I have four brothers. The eldest – Oliver, selfishly made life particularly difficult for the rest of us growing up, by being so goddamn brilliant. How rude. While I struggled to make a three legged cat from Stickle Bricks, he built the Seven Wonders of the Ancient World using matchsticks and wood glue. His Hanging Gardens of Babylon were particularly stupendous.

At eight years old, my extensive list of achievements included:

  • Playing a Daffodil in my school’s production of Alice in Wonderland.
  • Learning all of the words to Disney’s Beauty and the Beast.
  • Mastering my three times table.                             
  • Drawing a Viking, whose immense moustache protruded from his nostrils.

When Oliver was eight – he started programming computers. By nine – he moved on to assembler programming (whatever that is). I just thought he was showing off.

Some people are simply destined for greatness. Oliver is one of them. Though don’t feel too bad – he can’t cook:  

Rumour has it Victoria Beckham has twelve toes, Brad Pitt is actually bald, Adele’s breath smells of cabbage, Dame Judi Dench once had an illicit affair with Billy Connolly and Sylvester Stallone can’t sleep without his comfort blanket.

Okay, so none of the above statements are strictly true, but for a brief moment, when you thought they might have been – weren’t you uplifted, just a little? By learning the flaws and mistakes of others – we feel a little better about ourselves (and sometimes a teeny bit smug). 

If it helps – Lily Allen really does have a nubbin.

As I face the formidable task of job hunting in this uncertain financial climate, I am comforted by the fact I don’t actually need to be perfect. Excellent news, given that I have the hand-eye coordination of a Muppet, coupled with the athletic dexterity of Moby Dick. I may not be made for waitressing, cheerleading or fire-juggling, but I can string a sentence together. I even know what an apostrophe is and I’m not afraid to use one. So somewhere out there in the job hunting abyss is an occupation with my name on it, something I am meant to do – that doesn’t involve spilling hot drinks, dropping people, or setting myself ablaze.    

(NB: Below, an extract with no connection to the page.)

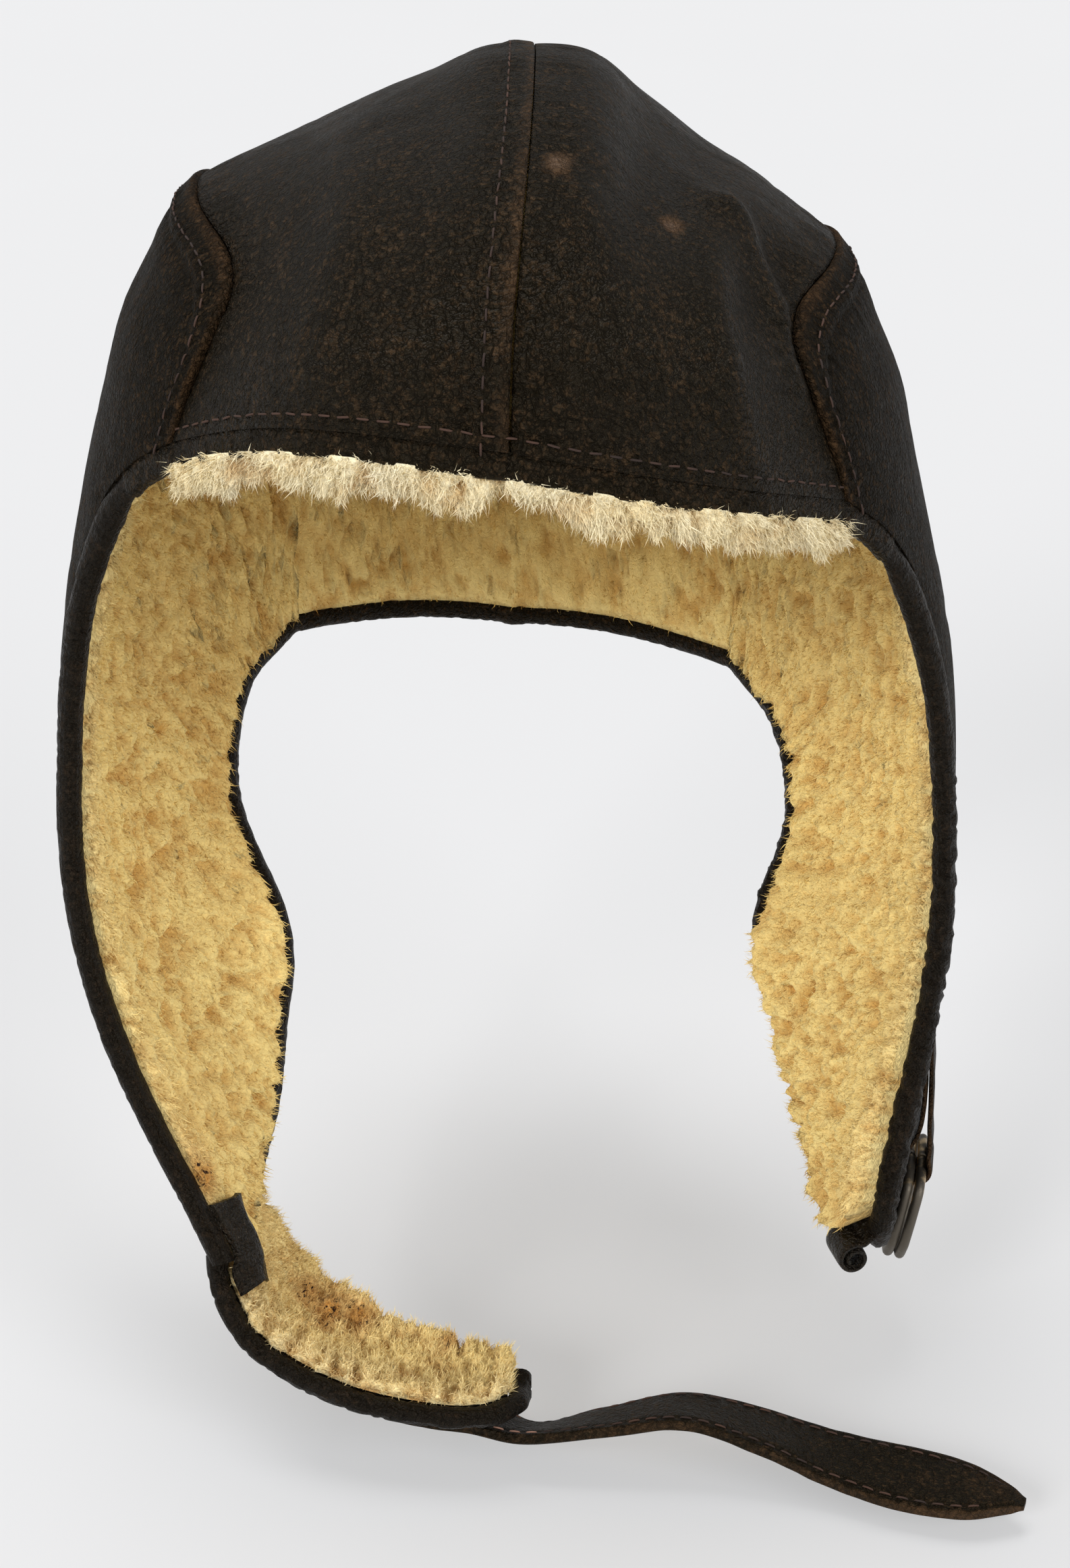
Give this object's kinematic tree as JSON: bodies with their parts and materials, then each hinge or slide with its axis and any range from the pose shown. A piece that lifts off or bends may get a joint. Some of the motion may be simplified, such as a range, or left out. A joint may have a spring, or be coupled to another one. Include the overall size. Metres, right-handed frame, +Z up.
{
  "type": "flying helmet",
  "caption": "Fleece-lined leather flying helmet with long ear flaps, a lined chin band with a pointed strap, and metal rings on a loop.",
  "frame": {"origin": "the seat inside the crown, under the top of the lining, where a head holds the helmet up", "axes": "+Z up, -Y ahead out of the face opening, +X to the right as seen from the front"},
  "size_m": [0.2428, 0.2418, 0.3318],
  "materials": {
    "hide": "worn, softly glossy",
    "rim": "worn, padded and wrinkled",
    "strap": "worn brown",
    "fleece": "deep curly pile",
    "metal": "aged, dull"
  },
  "bodies": {
    "helmet": {"crown_panel_left": "hide", "crown_panel_right": "hide", "side_panel_left": "hide", "side_panel_right": "hide", "brow_hem_left": "hide", "brow_hem_right": "hide", "neck_binding": "hide", "chin_piece": "hide", "face_binding_left": "rim", "rear_binding_left": "rim", "edge_binding_right": "rim", "chin_binding": "rim", "join_patch": "rim", "tab_curl": "rim", "buckle_tab": "rim", "chin_strap": "strap", "crown_fleece_left": "fleece", "crown_fleece_right": "fleece", "side_fleece_left": "fleece", "side_fleece_right": "fleece", "chin_fleece": "fleece"},
    "rings": {"ring_inner": "metal", "ring_outer": "metal"}
  },
  "joints": [
    {"name": "rings_swing", "type": "hinge", "parent": "helmet", "child": "rings", "pos_m": [0.10209, -0.04536, -0.26926], "axis": [-0.1662, -0.9861, 0], "range_deg": [-2, 60]}
  ]
}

I hear there might be a few openings at The Sun

25 thoughts on “Excellent News! Nobody’s Perfect

  1. Hey, you didn’t mention that your brother is gorgeous! And funny. But then, that probably runs in the family. Good luck with the job hunt. You know, I used to be a banker too, and I am much happier, now that I am not anymore ;-)

  2. Good luck with the job hunt, as someone that has given a lot of interviews I would say be confident, dress well and don’t bullshit! If it is a something you are enthusiastic about/ good at it will shine through. P.S I only got to be the donkey in my school nativities!

  3. “Okay, so none of the above statements are strictly true, but for a brief moment, when you thought they might have been – weren’t you uplifted, just a little?”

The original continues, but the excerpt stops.